No, I was referencing the example in the article in literally the very first section showing and explaining how POST endpoints are used for fetching data when GET endpoints are too limited. This is literally their motivating impetus for the QUERY request type.
When considered abstractly, POST is just a request body and a response body. This is obviously powerful enough to define any behavior you want; it is just a channel flowing a nearly arbitrary amount of opaque data between the client and server.
However, this kind of sucks because it does not define or constrain the behavior of the client or the server. QUERY says that the server is intended to interpret the request body as fetch parameters and return a response body as the fetched data, and further guarantee that the fetch is safe/idempotent. This is very useful.
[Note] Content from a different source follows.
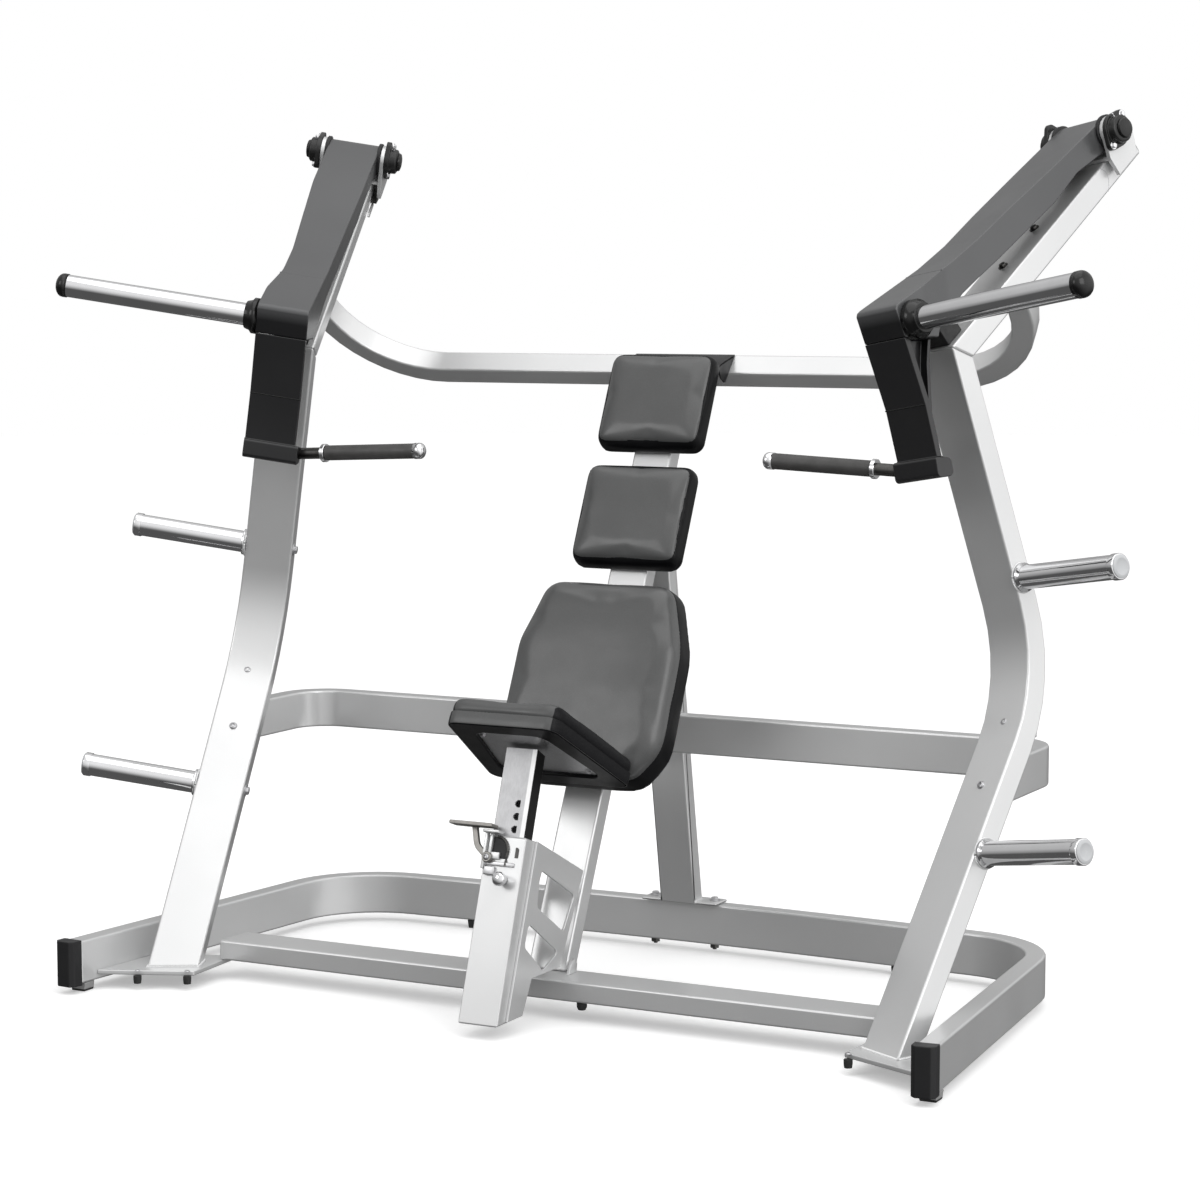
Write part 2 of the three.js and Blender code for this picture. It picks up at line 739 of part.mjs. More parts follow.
function gripEnd() {
  const start = GRIP_END + GAP;
  const profile = [[start, 0], [start, GRIP_R + 1], [start + 12, GRIP_R + 1]];
  for (let i = 1; i <= 5; i += 1) {
    const angle = (90 * i * DEG) / 5;
    profile.push([start + 12 + 12 * Math.sin(angle), i === 5 ? 0 : (GRIP_R + 1) * Math.cos(angle)]);
  }
  return turned(profile, 24);
}
onBothSides('grip_end', alongHandle(gripEnd()), CHROME);

// Rubber block at the knee that the arm rests on.
function armStop() {
  const base = tubeTop + GAP;
  const kneeFront = tubeTop * kneeShear * -1;
  const start = kneeFront + 8;
  const outline = [
    onLean(start, base),
    onLean(start + 52, base),
    onLean(start + 52, base + 47.3),
    onLean(start, base + 44.3),
  ];
  return sidePrism(outline, SIDE_X - 40, SIDE_X + 40);
}
onBothSides('arm_stop', armStop(), RUBBER);

// ---------------------------------------------------------------- back rail and pads

const railBack = Math.tan(BACK_LEAN);
const railCentre = [BACK_ORIGIN[0] + RAIL_D / 2 / Math.cos(BACK_LEAN), BACK_ORIGIN[1]];
function railY(z) {
  return railCentre[0] + (z - railCentre[1]) * railBack;
}
const RAIL_TOP = 1352;
function backRail() {
  const line = [[railY(20), 20], [railY(RAIL_TOP), RAIL_TOP]];
  const rail = sidePrism(strip(line, [0, 0], RAIL_D), -RAIL_W / 2, RAIL_W / 2);
  const slab = new THREE.BoxGeometry(400, 400, 200);
  slab.translate(0, railY(0), FRONT_BAR.z1 + GAP - 100);
  return cut(rail, slab);
}
addMesh(machine, 'back_rail', backRail(), PAINT);

const STRUT_FOOT = [417, FOOT_H + BASE_H + GAP];
const STRUT_SLOPE = 0.18;
const STRUT_D = 42;
const STRUT_TOP = 985;
function strutY(z) {
  return STRUT_FOOT[0] - (z - STRUT_FOOT[1]) * STRUT_SLOPE;
}
function rearStrut() {
  const line = [[strutY(60), 60], [strutY(STRUT_TOP), STRUT_TOP]];
  const tube = sidePrism(strip(line, [0, 0], STRUT_D), -43, 43);
  const slab = new THREE.BoxGeometry(400, 400, 200).translate(0, STRUT_FOOT[0], STRUT_FOOT[1] - 100);
  const plate = new THREE.BoxGeometry(190, 64, 7).translate(0, STRUT_FOOT[0] + 12, STRUT_FOOT[1] + 3.5);
  const link = sidePrism(
    [[railY(STRUT_TOP) + 10, STRUT_TOP - 46], [strutY(STRUT_TOP), STRUT_TOP - 46],
      [strutY(STRUT_TOP), STRUT_TOP - 4], [railY(STRUT_TOP) + 10, STRUT_TOP - 4]],
    -30,
    30,
  );
  const railGrown = sidePrism(
    strip([[railY(700), 700], [railY(1200), 1200]], [0, 0], RAIL_D + 2 * GAP),
    -60,
    60,
  );
  return cut(join(cut(tube, slab), plate, link), railGrown);
}
addMesh(machine, 'rear_strut', rearStrut(), PAINT);

// Pads lie on the rail: local Z runs up the rail and local -Y is the front.
const back = new THREE.Group();
back.position.set(0, BACK_ORIGIN[0], BACK_ORIGIN[1]);
back.rotation.x = -BACK_LEAN;
machine.add(back);

const PAD_T = 53;
const LOWER_PAD_T = 92;
function pad(half, z0, z1, thickness, corner) {
  const outline = rounded(
    [[-half, z0], [half, z0], [half, z1], [-half, z1]],
    [corner, corner, corner, corner],
  );
  return frontPrism(outline, -thickness, -GAP);
}
addMesh(back, 'middle_back_pad', pad(134, -130, 114, PAD_T, 26), VINYL);
addMesh(back, 'head_pad', pad(131, 148, 378, PAD_T, 26), VINYL);

// Lower pad: narrow shoulders widening to the hips.
function lowerPad() {
  const half = [[150, -630], [201, -555], [200, -320], [153, -175]];
  const mirrored = half.map(([x, z]) => [-x, z]).reverse();
  const outline = rounded(half.concat(mirrored), [60, 90, 110, 50, 50, 110, 90, 60]);
  return frontPrism(outline, -LOWER_PAD_T, -GAP);
}
addMesh(back, 'lower_back_pad', lowerPad(), VINYL);

// ---------------------------------------------------------------- seat

// Post and slide share a leaning axis: local Z runs up it and local -Y is the front.
const post = new THREE.Group();
post.position.set(0, POST_TOP[0], POST_TOP[1]);
post.rotation.x = -POST_LEAN;
machine.add(post);

const SLIDE_W = 74;
const SLIDE_D = 36;
const SLIDE_CLEAR = 1;
const PIN_X = 10;
const PIN_Z = -92;
const PIN_R = 5;
// D-shaped locking hole, a little wider than the pin.
const HOLE_SHAPE = [[6, -7.5], [6, 7.5], [-1, 7.5], [-6.5, 2.5], [-6.5, -2.5], [-1, -7.5]];
const HOLE_CORNERS = [1.5, 1.5, 1.5, 3, 3, 1.5];
const HOLE_PITCH = 27;

function throughFront(x, z, radius, y0, y1) {
  return frontPrism(circle(x, z, radius, 20), y0, y1);
}

function seatPost() {
  const outer = box2(-POST_W / 2, -POST_D / 2, POST_W / 2, POST_D / 2);
  const bw = SLIDE_W / 2 + SLIDE_CLEAR;
  const bd = SLIDE_D / 2 + SLIDE_CLEAR;
  const bore = box2(-bw, -bd, bw, bd).reverse();
  const tube = prism(outer, -450, 0, [bore]);
  const below = new THREE.BoxGeometry(400, 800, 200).translate(0, POST_TOP[0], POST_FOOT_Z - 100);
  below.applyMatrix4(postInverse);
  return cut(tube, below, throughFront(PIN_X, PIN_Z, PIN_R + 1, -60, 0));
}

// Inner tube with a row of height holes; its head is cut to the slope of the seat.
const SEAT_T = 66;
const PAN_T = 24;
const CUSHION_T = SEAT_T - PAN_T;
const SLIDE_BELOW = 215;
function seatSlide() {
  const wall = 5;
  const outer = box2(-SLIDE_W / 2, -SLIDE_D / 2, SLIDE_W / 2, SLIDE_D / 2);
  const inner = box2(-SLIDE_W / 2 + wall, -SLIDE_D / 2 + wall, SLIDE_W / 2 - wall, SLIDE_D / 2 - wall);
  const tube = prism(outer, -SLIDE_BELOW, 300, [inner.reverse()]);
  const holes = [];
  for (let i = -2; i <= 6; i += 1) {
    const level = PIN_Z + i * HOLE_PITCH;
    const outline = HOLE_SHAPE.map(([x, z]) => [PIN_X + x, level + z]);
    holes.push(frontPrism(rounded(outline, HOLE_CORNERS), -40, 0));
  }
  const cutter = seatBox(-200, 600, -500, SEAT_T + 2 * GAP).applyMatrix4(postInverse);
  return cut(tube, ...holes, cutter);
}

// Seat frame: local Y runs back down the slope, local Z is square to it.
const seat = new THREE.Group();
seat.position.set(0, SEAT_FRONT[0], SEAT_FRONT[1]);
seat.rotation.x = -SEAT_TILT;
machine.add(seat);
seat.updateMatrix();
post.updateMatrix();
const seatMatrix = seat.matrix.clone();
const postInverse = post.matrix.clone().invert();

// Slab above the underside of the seat, in the machine's frame.
function seatBox(y0, y1, above, below) {
  const slab = new THREE.BoxGeometry(600, y1 - y0, below - above);
  slab.translate(0, (y0 + y1) / 2, -(above + below) / 2);
  return slab.applyMatrix4(seatMatrix);
}
addMesh(post, 'seat_post', seatPost(), PAINT);
addMesh(post, 'seat_slide', seatSlide(), STEEL);

const SEAT_LENGTH = 318;
function seatOutline(inset) {
  const front = 128 - inset;
  const rear = 170 - inset;
  const points = [
    [-rear, SEAT_LENGTH - inset],
    [-front, inset],
    [front, inset],
    [rear, SEAT_LENGTH - inset],
  ];
  return rounded(points, [26, 30, 30, 26]);
}
addMesh(seat, 'seat_cushion', prism(seatOutline(0), -CUSHION_T, 0), VINYL);

// Pan: a rim under the cushion with a recessed steel plate that the slide is welded to.
function seatPan() {
  const rim = prism(seatOutline(4), -SEAT_T, -CUSHION_T - GAP);
  const recess = prism(seatOutline(48), -SEAT_T - 5, -SEAT_T + 9);
  return cut(rim, recess);
}
const pan = seatPan();
addMesh(seat, 'seat_pan', pan, BLACK);

// Windowed side plates between the post and the back rail.
const BRACE_T = 5;
function bracePlate() {
  const outline = [
    [-374, 388],
    [-505, 34],
    [-440, 34],
    [-400, 104],
    [-276, 104],
    [-170, 292],
  ];
  const upper = rounded([[-360, 326], [-376, 250], [-262, 178], [-212, 246]], [12, 14, 8, 8]);
  const lower = rounded([[-412, 222], [-430, 176], [-352, 112], [-284, 138]], [10, 12, 8, 8]);
  return { outline, upper, lower };
}
for (const side of sides) {
  const shape = bracePlate();
  const near = POST_W / 2 + GAP;
  const plate = sidePrism(shape.outline, near, near + BRACE_T, [shape.upper, shape.lower]);
  addMesh(side.world, `brace_plate_${side.name}`, plate, PAINT);
}

// Locking pin with its pull knob, square to the front of the post.
const POST_FRONT = -POST_D / 2;
function seatPin() {
  const profile = [
    [-16, 0],
    [-16, PIN_R],
    [GAP * 2, PIN_R],
    [GAP * 2, 9],
    [10, 9],
    [12, 13],
    [26, 15],
    [31, 11],
    [32, 0],
  ];
  const pin = turned(profile, 24);
  pin.rotateZ(-Math.PI / 2);
  return pin.translate(PIN_X, POST_FRONT, PIN_Z);
}
addMesh(post, 'seat_pin', seatPin(), CHROME);

// Hand lever: hub on the post front, curved arm up and out, flat paddle at the top.
const LEVER_HUB = [-34, -48];
function adjustLever() {
  const front = POST_FRONT - GAP * 2;
  const hub = frontPrism(circle(LEVER_HUB[0], LEVER_HUB[1], 11, 24), front - 12, front);
  const rib = strip([[-36, -46], [-62, -26], [-74, 16]], [0, 30, 0], 12);
  const curved = frontPrism(rib, front - 10, front - 1);
  const paddle = frontPrism(
    rounded([[-124, 12], [-22, 12], [-22, 20], [-124, 20]], [3, 3, 3, 3]),
    front - 30,
    front,
  );
  return join(hub, curved, paddle);
}
addMesh(post, 'adjust_lever', adjustLever(), STEEL);

// The origin goes on the floor under the middle of the whole machine.
const bounds = new THREE.Box3().setFromObject(machine, true);
machine.position.y = -(bounds.min.y + bounds.max.y) / 2;

export default machine;
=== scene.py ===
"""Chest press machine: materials, padding, fasteners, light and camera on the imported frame."""
import json
import math

import bmesh
import bpy
from mathutils import Matrix, Vector, noise


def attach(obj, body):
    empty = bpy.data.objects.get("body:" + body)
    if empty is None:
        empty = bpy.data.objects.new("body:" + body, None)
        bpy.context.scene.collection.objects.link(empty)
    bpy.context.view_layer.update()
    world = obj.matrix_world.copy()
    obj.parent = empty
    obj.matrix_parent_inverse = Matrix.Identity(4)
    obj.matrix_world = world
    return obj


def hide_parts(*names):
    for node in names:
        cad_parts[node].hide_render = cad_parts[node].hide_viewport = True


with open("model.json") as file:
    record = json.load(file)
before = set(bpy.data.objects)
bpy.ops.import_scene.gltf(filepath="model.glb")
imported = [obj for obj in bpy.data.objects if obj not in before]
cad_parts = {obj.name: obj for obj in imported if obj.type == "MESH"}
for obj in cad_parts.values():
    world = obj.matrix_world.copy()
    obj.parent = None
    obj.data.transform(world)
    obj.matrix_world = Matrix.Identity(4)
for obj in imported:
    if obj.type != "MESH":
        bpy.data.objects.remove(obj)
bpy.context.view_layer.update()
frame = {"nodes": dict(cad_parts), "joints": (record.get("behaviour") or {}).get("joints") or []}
nodes = frame["nodes"]
scene = bpy.context.scene

MM = 0.001
HANDS = {"right": 1, "left": -1}
UP = (0, 0, 1)
DOWN = (0, 0, -1)
YZ_PLANE = Matrix(((0, 0, 1, 0), (1, 0, 0, 0), (0, 1, 0, 0), (0, 0, 0, 1)))  # stands an outline in Y and Z

# ---------------------------------------------------------------- frames shared with the CAD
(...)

My disagreement is that there is no good reason for the client request format to care. You should “POST” to a “QUERY” endpoint. The fact that this endpoint guarantees QUERY behavior is just part of the documented server interface in the same way that certain endpoints may not support PUT. This is a server constraint, not a client constraint so should not change the client transport format.
Requiring a new Client request type to agree with a new Server endpoint type is just unnecessary and mixes up server versus client responsibility and interface design.
I'm not following how this is different from not even using HTTP verbs. We didn't define them because it's the only possible way to declare client intent. They're cognitively useful for setting expectations, organization, announcing abilities, separation of concerns, etc. The fact that POST is today sometimes used in practice as a safe+idempotent query (i.e. a GET with a body) seems like the black sheep violating those useful qualities.